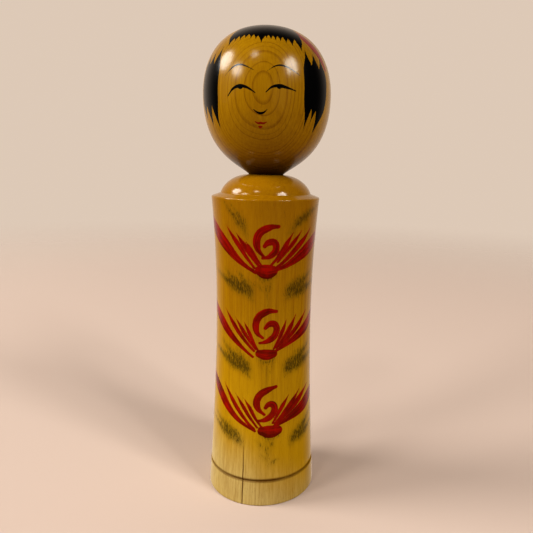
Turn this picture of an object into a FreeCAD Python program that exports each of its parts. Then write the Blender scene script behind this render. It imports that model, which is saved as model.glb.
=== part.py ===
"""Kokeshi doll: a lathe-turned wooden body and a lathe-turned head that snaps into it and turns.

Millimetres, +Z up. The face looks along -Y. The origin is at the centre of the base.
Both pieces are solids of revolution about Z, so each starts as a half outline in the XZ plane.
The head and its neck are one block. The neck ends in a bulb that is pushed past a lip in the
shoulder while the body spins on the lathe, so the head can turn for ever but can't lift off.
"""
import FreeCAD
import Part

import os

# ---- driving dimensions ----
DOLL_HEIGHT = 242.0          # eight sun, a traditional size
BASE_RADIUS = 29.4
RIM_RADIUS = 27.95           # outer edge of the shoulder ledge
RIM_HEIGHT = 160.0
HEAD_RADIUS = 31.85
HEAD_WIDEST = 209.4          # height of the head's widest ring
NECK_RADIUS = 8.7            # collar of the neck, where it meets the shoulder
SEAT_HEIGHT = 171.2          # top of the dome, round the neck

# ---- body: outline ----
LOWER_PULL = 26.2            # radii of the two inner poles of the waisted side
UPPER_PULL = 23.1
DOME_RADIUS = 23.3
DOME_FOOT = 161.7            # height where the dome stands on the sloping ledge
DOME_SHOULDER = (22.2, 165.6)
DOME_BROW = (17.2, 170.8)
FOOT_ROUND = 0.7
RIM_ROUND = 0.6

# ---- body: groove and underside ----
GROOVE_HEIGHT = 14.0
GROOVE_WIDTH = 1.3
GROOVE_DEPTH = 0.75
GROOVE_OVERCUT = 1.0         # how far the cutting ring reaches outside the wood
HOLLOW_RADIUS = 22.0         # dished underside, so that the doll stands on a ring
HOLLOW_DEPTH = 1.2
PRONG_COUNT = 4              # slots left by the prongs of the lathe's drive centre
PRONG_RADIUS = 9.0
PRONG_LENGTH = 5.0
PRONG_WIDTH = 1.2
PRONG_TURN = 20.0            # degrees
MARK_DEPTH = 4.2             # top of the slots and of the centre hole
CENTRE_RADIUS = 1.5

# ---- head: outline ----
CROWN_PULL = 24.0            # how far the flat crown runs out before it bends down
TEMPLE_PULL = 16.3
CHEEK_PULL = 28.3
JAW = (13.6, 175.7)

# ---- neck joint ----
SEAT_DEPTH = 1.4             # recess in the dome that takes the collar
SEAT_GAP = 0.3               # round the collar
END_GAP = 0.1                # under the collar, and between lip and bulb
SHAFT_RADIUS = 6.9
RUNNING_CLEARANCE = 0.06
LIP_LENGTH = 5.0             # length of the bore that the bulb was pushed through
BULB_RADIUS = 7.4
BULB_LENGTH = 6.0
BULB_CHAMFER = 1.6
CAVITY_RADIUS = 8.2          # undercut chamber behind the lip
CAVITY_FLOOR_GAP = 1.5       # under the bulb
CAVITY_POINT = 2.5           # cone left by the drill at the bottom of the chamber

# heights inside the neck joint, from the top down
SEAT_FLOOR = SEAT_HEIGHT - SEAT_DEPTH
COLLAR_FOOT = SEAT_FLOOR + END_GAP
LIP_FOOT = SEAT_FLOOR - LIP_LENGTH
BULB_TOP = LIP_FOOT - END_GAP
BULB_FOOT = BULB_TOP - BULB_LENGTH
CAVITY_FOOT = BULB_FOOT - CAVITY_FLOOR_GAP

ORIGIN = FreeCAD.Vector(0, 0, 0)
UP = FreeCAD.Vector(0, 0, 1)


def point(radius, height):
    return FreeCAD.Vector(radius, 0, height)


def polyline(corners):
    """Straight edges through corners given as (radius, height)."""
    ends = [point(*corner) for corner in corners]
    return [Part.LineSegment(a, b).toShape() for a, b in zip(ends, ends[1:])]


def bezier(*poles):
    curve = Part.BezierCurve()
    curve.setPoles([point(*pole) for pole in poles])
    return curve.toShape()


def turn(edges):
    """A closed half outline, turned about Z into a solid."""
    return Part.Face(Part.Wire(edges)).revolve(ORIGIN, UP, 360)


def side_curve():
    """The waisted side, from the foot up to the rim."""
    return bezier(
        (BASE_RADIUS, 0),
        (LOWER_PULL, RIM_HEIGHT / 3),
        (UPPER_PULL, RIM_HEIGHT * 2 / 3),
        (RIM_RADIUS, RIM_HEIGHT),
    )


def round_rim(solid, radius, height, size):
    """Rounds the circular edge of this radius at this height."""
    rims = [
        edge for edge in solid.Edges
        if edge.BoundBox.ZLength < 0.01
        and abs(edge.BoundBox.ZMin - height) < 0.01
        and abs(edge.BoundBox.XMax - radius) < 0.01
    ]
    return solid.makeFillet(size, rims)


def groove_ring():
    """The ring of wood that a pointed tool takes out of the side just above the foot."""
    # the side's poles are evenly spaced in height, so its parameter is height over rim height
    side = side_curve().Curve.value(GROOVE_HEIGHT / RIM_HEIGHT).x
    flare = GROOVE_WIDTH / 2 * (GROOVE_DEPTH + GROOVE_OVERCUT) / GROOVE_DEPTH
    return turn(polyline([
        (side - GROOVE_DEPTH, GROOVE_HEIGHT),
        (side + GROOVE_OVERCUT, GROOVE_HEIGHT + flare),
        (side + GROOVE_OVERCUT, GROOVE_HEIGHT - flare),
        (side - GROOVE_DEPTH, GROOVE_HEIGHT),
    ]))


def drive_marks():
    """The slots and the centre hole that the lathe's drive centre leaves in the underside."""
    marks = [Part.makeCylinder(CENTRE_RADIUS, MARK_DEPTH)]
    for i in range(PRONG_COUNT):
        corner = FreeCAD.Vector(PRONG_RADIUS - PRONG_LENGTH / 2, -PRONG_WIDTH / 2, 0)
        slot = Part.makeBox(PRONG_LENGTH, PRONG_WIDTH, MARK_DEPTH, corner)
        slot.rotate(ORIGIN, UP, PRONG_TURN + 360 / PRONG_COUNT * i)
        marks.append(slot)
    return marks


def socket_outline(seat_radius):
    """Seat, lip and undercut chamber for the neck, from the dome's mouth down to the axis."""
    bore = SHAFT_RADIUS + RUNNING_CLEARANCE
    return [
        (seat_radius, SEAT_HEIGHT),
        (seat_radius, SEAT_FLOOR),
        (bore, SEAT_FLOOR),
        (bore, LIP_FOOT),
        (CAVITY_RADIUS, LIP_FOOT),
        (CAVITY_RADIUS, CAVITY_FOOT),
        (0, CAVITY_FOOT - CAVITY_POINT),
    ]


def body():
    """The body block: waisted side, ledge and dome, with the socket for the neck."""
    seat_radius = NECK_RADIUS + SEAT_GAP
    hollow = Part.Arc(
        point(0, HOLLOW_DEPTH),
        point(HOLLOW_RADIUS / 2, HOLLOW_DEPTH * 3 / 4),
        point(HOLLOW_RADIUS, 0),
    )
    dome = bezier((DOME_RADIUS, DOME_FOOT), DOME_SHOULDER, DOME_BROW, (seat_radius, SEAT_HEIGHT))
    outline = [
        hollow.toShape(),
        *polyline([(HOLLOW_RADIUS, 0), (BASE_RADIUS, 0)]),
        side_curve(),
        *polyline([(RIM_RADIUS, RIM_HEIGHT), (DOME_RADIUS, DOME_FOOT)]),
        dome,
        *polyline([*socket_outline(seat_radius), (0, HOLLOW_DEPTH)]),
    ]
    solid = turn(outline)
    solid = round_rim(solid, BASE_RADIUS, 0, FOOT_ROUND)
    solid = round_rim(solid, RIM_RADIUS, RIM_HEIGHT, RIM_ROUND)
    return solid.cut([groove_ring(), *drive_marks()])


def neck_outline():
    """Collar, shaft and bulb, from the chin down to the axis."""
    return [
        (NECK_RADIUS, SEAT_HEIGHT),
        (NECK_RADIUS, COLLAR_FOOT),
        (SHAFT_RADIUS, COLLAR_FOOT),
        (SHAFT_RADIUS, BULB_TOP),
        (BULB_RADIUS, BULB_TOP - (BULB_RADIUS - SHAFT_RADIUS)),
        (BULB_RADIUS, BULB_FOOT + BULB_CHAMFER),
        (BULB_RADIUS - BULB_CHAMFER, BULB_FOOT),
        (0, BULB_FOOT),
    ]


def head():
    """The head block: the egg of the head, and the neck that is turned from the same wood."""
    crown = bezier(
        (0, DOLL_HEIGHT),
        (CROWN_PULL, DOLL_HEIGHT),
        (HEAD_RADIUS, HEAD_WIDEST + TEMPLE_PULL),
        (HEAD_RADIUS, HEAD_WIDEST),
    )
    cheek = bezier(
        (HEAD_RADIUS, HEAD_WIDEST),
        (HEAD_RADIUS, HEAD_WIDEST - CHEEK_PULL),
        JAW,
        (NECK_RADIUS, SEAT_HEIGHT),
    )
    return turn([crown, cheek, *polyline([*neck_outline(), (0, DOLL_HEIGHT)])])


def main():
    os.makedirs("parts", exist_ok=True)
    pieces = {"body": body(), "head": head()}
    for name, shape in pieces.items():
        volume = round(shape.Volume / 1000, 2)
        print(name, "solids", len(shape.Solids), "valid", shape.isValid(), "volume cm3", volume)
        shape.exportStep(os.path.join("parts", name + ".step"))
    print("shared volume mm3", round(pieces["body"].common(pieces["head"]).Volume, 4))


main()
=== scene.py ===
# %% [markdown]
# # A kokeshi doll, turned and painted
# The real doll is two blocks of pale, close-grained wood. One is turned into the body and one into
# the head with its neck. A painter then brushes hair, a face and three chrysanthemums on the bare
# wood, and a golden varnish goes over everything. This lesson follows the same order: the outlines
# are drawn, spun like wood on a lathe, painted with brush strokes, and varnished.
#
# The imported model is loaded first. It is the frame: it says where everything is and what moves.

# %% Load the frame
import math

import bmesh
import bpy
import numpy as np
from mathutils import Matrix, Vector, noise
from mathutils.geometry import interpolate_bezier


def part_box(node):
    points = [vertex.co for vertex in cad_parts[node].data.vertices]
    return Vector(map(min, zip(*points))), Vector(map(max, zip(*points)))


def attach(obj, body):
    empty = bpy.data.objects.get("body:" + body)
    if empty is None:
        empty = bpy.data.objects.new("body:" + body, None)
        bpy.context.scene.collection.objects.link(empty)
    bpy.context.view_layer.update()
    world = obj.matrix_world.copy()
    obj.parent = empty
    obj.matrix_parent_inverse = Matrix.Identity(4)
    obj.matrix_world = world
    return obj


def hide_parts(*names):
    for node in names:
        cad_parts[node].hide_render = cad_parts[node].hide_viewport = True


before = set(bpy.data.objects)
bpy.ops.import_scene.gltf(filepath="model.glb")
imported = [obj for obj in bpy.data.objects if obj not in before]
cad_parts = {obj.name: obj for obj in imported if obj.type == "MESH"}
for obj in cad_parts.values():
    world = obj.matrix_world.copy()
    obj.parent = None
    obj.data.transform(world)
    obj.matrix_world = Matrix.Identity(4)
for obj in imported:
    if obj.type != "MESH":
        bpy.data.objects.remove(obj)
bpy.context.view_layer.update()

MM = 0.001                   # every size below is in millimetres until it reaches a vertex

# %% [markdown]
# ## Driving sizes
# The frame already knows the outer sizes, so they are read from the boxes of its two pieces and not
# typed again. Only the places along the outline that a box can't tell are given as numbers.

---

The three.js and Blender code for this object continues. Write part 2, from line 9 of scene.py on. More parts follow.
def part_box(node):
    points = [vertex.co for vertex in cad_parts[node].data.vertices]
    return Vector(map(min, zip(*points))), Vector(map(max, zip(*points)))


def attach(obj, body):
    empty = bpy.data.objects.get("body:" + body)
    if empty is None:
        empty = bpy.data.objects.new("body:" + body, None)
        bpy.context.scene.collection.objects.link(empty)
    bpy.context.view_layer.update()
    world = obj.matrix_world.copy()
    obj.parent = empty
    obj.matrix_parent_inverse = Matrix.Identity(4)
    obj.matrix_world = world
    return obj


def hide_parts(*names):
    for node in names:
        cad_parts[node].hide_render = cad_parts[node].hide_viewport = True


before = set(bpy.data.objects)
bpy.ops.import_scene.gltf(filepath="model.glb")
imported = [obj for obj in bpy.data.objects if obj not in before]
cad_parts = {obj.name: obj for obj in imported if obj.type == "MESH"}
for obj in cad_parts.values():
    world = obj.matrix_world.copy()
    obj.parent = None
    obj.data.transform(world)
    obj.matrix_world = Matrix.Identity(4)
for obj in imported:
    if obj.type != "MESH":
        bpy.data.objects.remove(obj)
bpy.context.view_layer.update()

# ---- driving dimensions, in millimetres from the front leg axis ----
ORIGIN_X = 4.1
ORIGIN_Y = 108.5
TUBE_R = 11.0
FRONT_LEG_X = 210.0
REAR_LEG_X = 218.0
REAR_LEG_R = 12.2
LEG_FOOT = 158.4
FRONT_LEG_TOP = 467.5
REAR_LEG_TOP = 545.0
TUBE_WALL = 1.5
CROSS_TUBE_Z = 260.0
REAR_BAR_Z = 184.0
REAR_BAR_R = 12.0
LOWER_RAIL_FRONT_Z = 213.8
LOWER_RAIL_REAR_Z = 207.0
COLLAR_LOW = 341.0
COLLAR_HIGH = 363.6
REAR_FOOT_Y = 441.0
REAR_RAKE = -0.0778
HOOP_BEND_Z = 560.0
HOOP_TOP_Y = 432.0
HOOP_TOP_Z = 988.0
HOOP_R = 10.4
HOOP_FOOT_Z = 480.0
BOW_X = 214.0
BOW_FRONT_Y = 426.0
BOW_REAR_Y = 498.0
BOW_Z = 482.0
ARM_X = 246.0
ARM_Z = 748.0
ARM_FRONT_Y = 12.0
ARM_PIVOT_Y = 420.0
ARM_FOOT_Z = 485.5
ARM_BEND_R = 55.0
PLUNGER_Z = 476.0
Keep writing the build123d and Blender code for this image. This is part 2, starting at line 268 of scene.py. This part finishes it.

» Written problem:
Reproduce exactly the lines from the line with "Turn this picture" to the line with "RIM_ROUND = 0.6", both end lines included.

» Full solution:
Turn this picture of an object into a FreeCAD Python program that exports each of its parts. Then write the Blender scene script behind this render. It imports that model, which is saved as model.glb.
=== part.py ===
"""Kokeshi doll: a lathe-turned wooden body and a lathe-turned head that snaps into it and turns.

Millimetres, +Z up. The face looks along -Y. The origin is at the centre of the base.
Both pieces are solids of revolution about Z, so each starts as a half outline in the XZ plane.
The head and its neck are one block. The neck ends in a bulb that is pushed past a lip in the
shoulder while the body spins on the lathe, so the head can turn for ever but can't lift off.
"""
import FreeCAD
import Part

import os

# ---- driving dimensions ----
DOLL_HEIGHT = 242.0          # eight sun, a traditional size
BASE_RADIUS = 29.4
RIM_RADIUS = 27.95           # outer edge of the shoulder ledge
RIM_HEIGHT = 160.0
HEAD_RADIUS = 31.85
HEAD_WIDEST = 209.4          # height of the head's widest ring
NECK_RADIUS = 8.7            # collar of the neck, where it meets the shoulder
SEAT_HEIGHT = 171.2          # top of the dome, round the neck

# ---- body: outline ----
LOWER_PULL = 26.2            # radii of the two inner poles of the waisted side
UPPER_PULL = 23.1
DOME_RADIUS = 23.3
DOME_FOOT = 161.7            # height where the dome stands on the sloping ledge
DOME_SHOULDER = (22.2, 165.6)
DOME_BROW = (17.2, 170.8)
FOOT_ROUND = 0.7
RIM_ROUND = 0.6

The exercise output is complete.